A contrast relevant to service seekers: administrative remedies (filing a complaint with a state agency) are structurally distinct from judicial remedies (filing a civil action in district court). Administrative processes must typically be exhausted before judicial review becomes available under Minnesota Government Data Practices Act disputes and many licensing board actions.
Questions to Ask a Professional
When engaging an attorney, licensed consultant, or agency representative regarding a Minnesota government matter, the following questions establish the factual and procedural foundation:
- Which specific Minnesota Statute or administrative rule (Minnesota Rules chapter) governs this matter?
- Is this an administrative proceeding, a legislative matter, or a judicial action — and what is the correct forum?
- What is the statute of limitations or administrative filing deadline that applies?
- Does the matter involve a state agency, a county human services office, or a municipal entity — and which body holds primary jurisdiction?
- Has an official agency decision or order been issued, and if so, what are the appeal rights and timelines under Minnesota Statutes Chapter 14 (the Administrative Procedure Act)?
- Does the Minnesota Department of Health, Department of Transportation, or another sectoral agency hold concurrent jurisdiction?
When to Escalate
Escalation beyond frontline agency contact is warranted under defined conditions:
- An agency has failed to respond within the timeframe required by Minnesota Statutes Section 13.03 (Data Practices) or other applicable response deadlines.
- A formal denial of benefits, license, or permit has been issued and the administrative appeal window — typically 30 days under Minnesota Rules Chapter 1400 — is approaching.
- The matter involves potential civil rights violations under the Minnesota Human Rights Act (Minnesota Statutes Chapter 363A), which routes to the Minnesota Department of Human Rights for administrative intake before any civil action.
- A public official or agency is alleged to have violated the Minnesota Government Data Practices Act, which may involve the Office of the Legislative Auditor or the Information Policy Analysis Division.
- The Minnesota Office of the Legislative Auditor accepts requests for financial and program evaluations when systemic agency performance is at issue — a distinct escalation path from individual grievance processes.
Common Barriers to Getting Help
Documented structural barriers in Minnesota government service access include:
- Jurisdictional confusion — Matters touching both state and county administration (such as child protection under Minnesota Department of Human Services policy but county-administered delivery) frequently produce referrals between agencies without resolution.
- Language access gaps — Minnesota Statutes Section 15.441 requires state agencies to provide language access plans, but implementation varies by agency size and region.
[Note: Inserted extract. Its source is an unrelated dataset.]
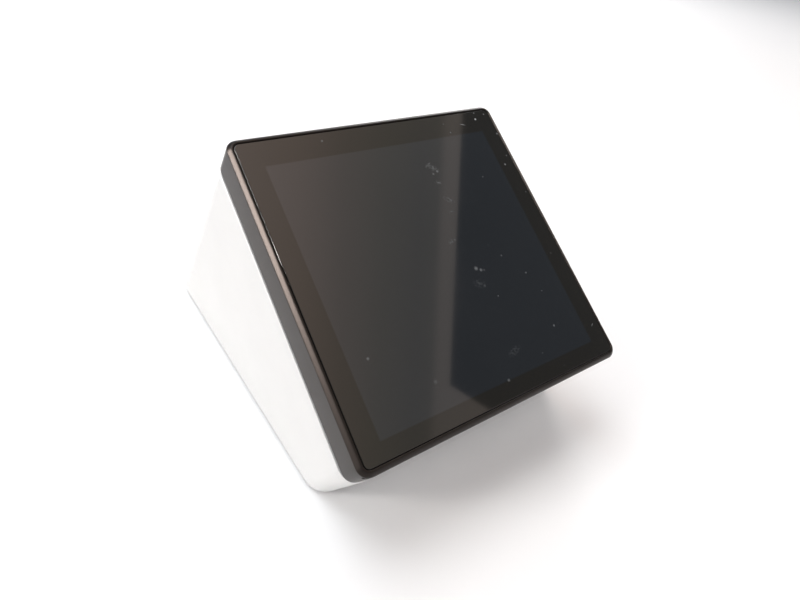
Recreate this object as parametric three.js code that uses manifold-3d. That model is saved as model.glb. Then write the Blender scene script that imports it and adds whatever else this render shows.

Greater Minnesota counties with populations speaking Somali, Hmong, or Spanish as primary languages report access disparities compared to the Twin Cities metropolitan area.
- Digital access requirements — An increasing share of Minnesota agency services require online portal access, creating barriers for the estimated 7 percent of Minnesota households without broadband access, as reported in the Office of Broadband Development's 2022 Annual Report.
- Administrative complexity — Benefit programs administered through multiple agencies (housing, food support, health coverage) require separate applications across the Minnesota Housing Finance Agency, DHS, and county offices, with no unified intake point.
- Awareness of rights — The Minnesota Government Data Practices Act grants public access to government records, but enforcement depends on requestors knowing their rights exist — a gap the Department of Administration's Information Policy Analysis Division addresses through published compliance guidance.